The reasons to choose composite. The user doesn't care which service was down — they care that their checkout failed. Revenue impact correlates with the composite, not with any single service. Leadership wants one number to track. Composite SLOs map cleanly to business impact.

The cost of composite. The per-team accountability is weak; when the budget burns, no team owns the burn directly. Engineering managers can claim "it was the upstream service" and there's no SLI that proves them wrong. Composite SLOs work organisationally only when there's a strong incident commander or platform team that owns the composite.

Per-service SLOs

One target per service. Owners are accountable for their own number. Per-service SLOs scale with team count and force conversations about which services are actually critical. They make sense when teams ship independently.

The accountability benefit. When Service A's SLO is missed, Team A owns it. The team can't deflect to upstream services because the SLO is on their service specifically. Per-service SLOs create clear ownership.

The cost. The user experience is invisible from per-service dashboards. Service A at 99.9% and Service B at 99.9% can produce a user experience at 99.8% (combined), but no per-service dashboard shows that 99.8% number. Leadership tracking per-service SLOs may think reliability is fine while customers churn because the composite (which they're not tracking) is bad.

How composites hide failures

If service A is 99.99% and service B is 99.9% and they are independent, the composite is roughly 99.89%. A failure in B that looks catastrophic at the team level barely moves the composite. You will not page; you will not learn; the team that owns B will not get the signal that they have a problem.

The math. A 5-minute outage of Service B is 0.011% of the month — within Service B's 0.1% budget. The same 5-minute outage moves the composite from 99.89% to 99.88% — within the composite's noise. Both metrics say "fine" while customers experienced 5 minutes of outage.

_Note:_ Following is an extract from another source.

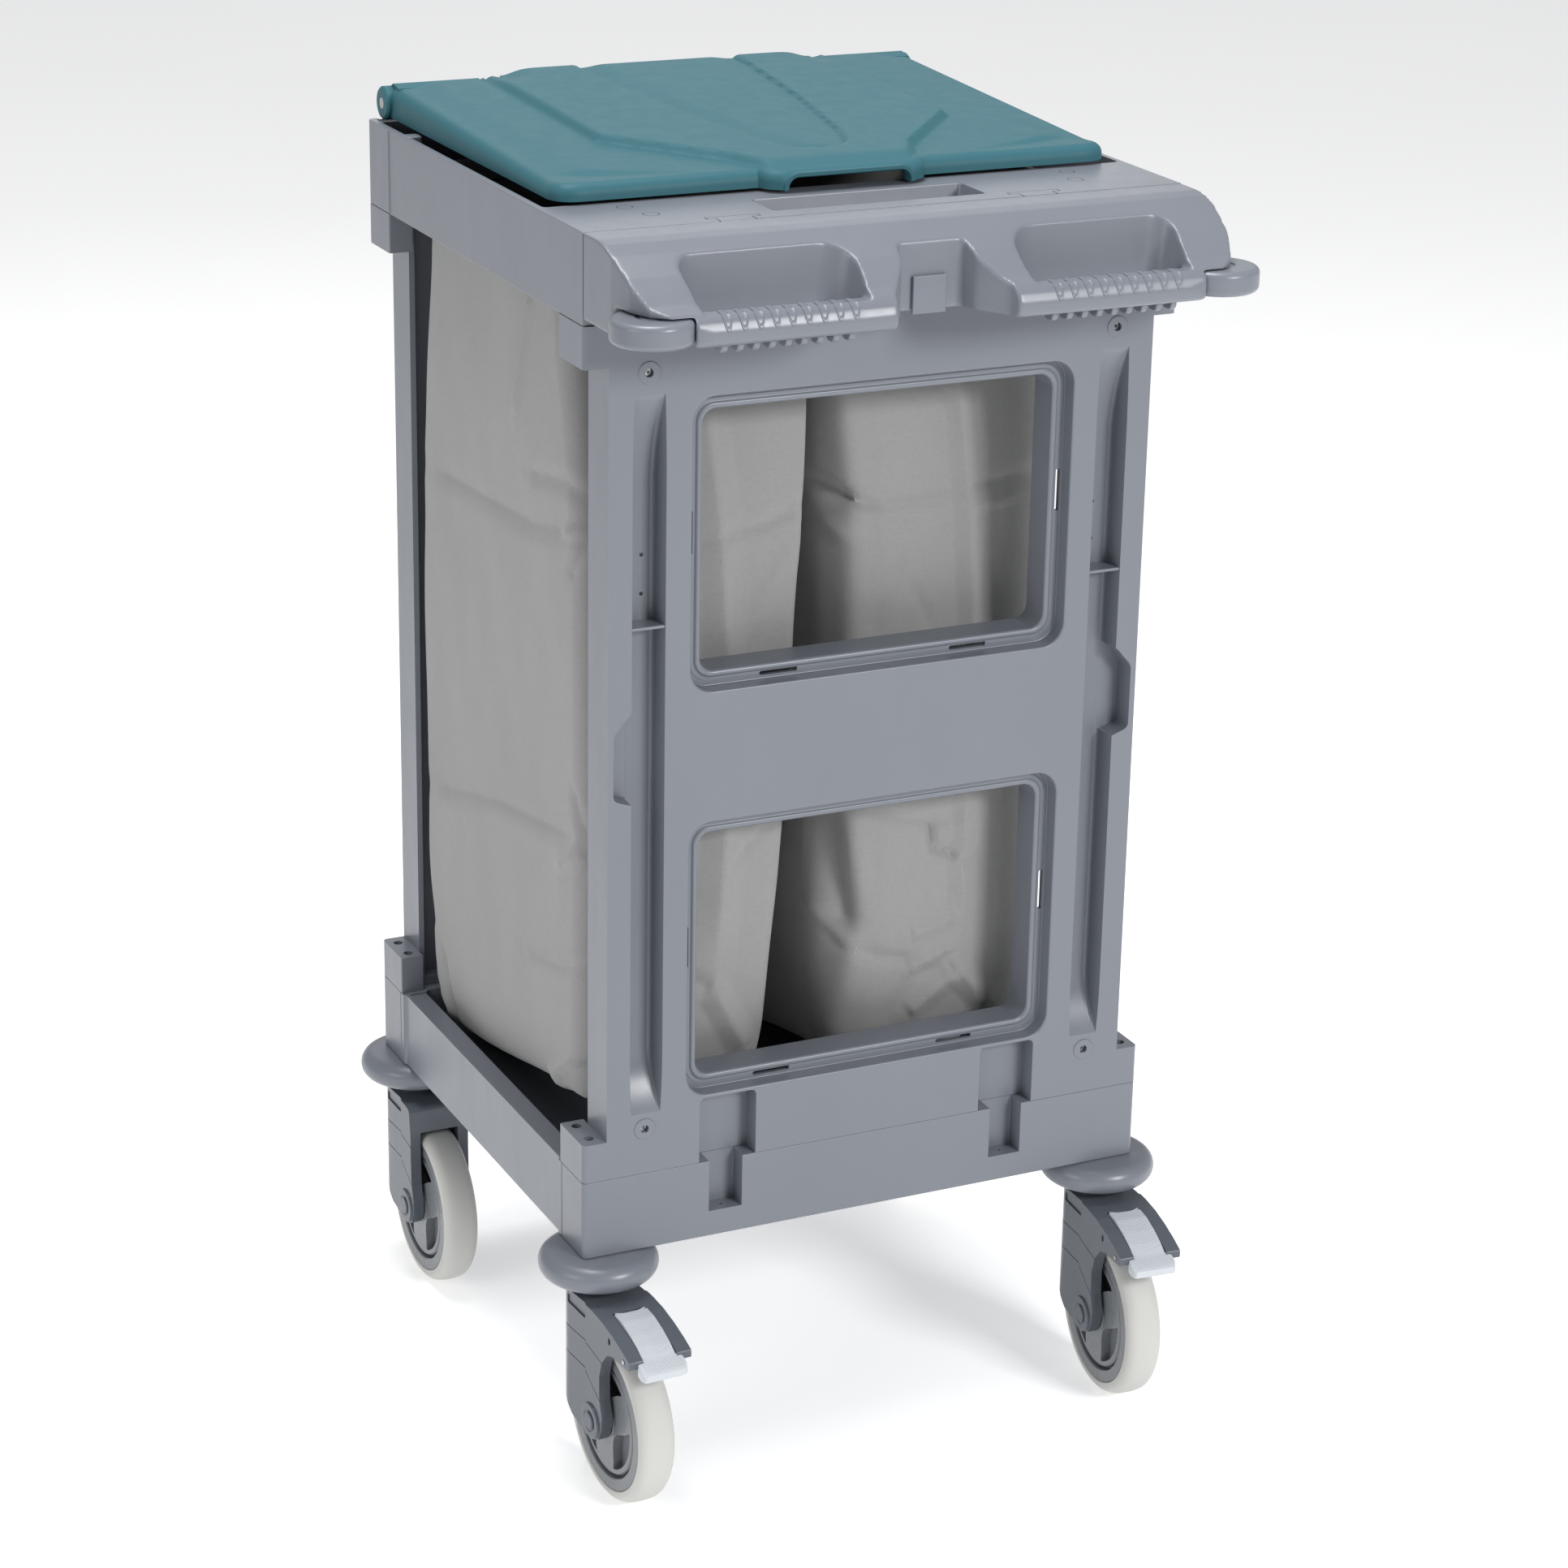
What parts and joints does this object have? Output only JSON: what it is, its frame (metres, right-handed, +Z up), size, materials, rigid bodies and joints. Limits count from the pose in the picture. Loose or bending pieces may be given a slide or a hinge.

The downstream consequence. Team B doesn't get the page. They don't postmortem. They don't add the regression test. The same outage happens again next month. The pattern continues until somebody notices the cumulative pattern, which often takes 6+ months because no individual incident triggers escalation.

How per-service becomes noisy

Once you have 50 services with 50 budgets, the dashboard is unreadable and most are usually green. Leadership stops looking. Worse, a service that is critical to user experience but has 99.9% availability looks the same as a backwater nobody uses.

The signal-to-noise problem. With 50 services, on any given day 1-2 will have minor budget issues. The dashboard always shows a few yellow tiles. Leadership learns to ignore yellow because it's always there. The yellow that actually matters gets lost in the noise.

The other failure mode. Per-service SLOs hide cross-service issues that don't fit any single service's responsibility. A latency cascade across three services may stay within each service's individual SLO while creating user-perceptible degradation. No per-service alert fires; no team owns the issue.

The hybrid most teams adopt

One composite at the user-facing level (the number leadership tracks) plus per-service SLOs for the engineering teams that own each service. Two views of the same data. The composite catches the user perspective; the per-service catches the team accountability. Maintain both, accept the duplication.

The hybrid's cost: more dashboards, more alerting, more configuration. The hybrid's benefit: leadership sees one user-facing number, engineering sees team-specific accountability. Both audiences served.

The discipline of the hybrid. Composite SLOs for the 3-5 most user-visible journeys (login, search, checkout, etc.). Per-service SLOs for every service. The composite SLOs are owned by the platform team or a designated incident commander; the per-service SLOs are owned by the service team. Different audiences, different ownership.

Common antipatterns

Just composite, no per-service. Looks clean, kills accountability. Service teams have no individual targets, so individual services can degrade without team-level pressure to fix.

Just per-service, no composite. Strong accountability, no visibility into user experience. Multi-service incidents don't trigger any clear ownership; cumulative degradation goes unnoticed.

Composite computed once daily. Daily composite is too coarse to drive incident response. Composite must be computed at the same cadence as per-service SLIs (per-minute aggregates).

Each team picks their own SLO target without coordination. Service A picks 99.99%, Service B picks 99.9% because that's what their team is comfortable with. The composite ends up at 99.89% — but the leadership wanted 99.95%. The targets weren't designed; they were accreted.

When each is the right call

Composite-only is right when: the team is small (under 30 engineers), services are tightly coupled, the user journey IS the service. Composite captures everything; per-service is overhead.

Per-service-only is right when: services are genuinely independent, teams ship independently, the "user journey" is unclear or varies widely across customers. Per-service maps to team structure cleanly.

Hybrid is right when: 30+ engineers, multiple critical user journeys, mature SRE practice with capacity to maintain multiple SLO views. Hybrid is the most expensive option but produces the best operational signal at scale.

What to do this week

Three moves. (1) Inventory your current SLOs. Are they composite, per-service, or hybrid? Most teams have an accidental mix that nobody designed. (2) Identify your top 3 user journeys. Define a composite SLO for each (it doesn't have to be implemented immediately; the definition is the first step). (3) For your largest service, ensure a per-service SLO exists with clear ownership. Pair the per-service with the composite next quarter; the conversation is easier when both exist.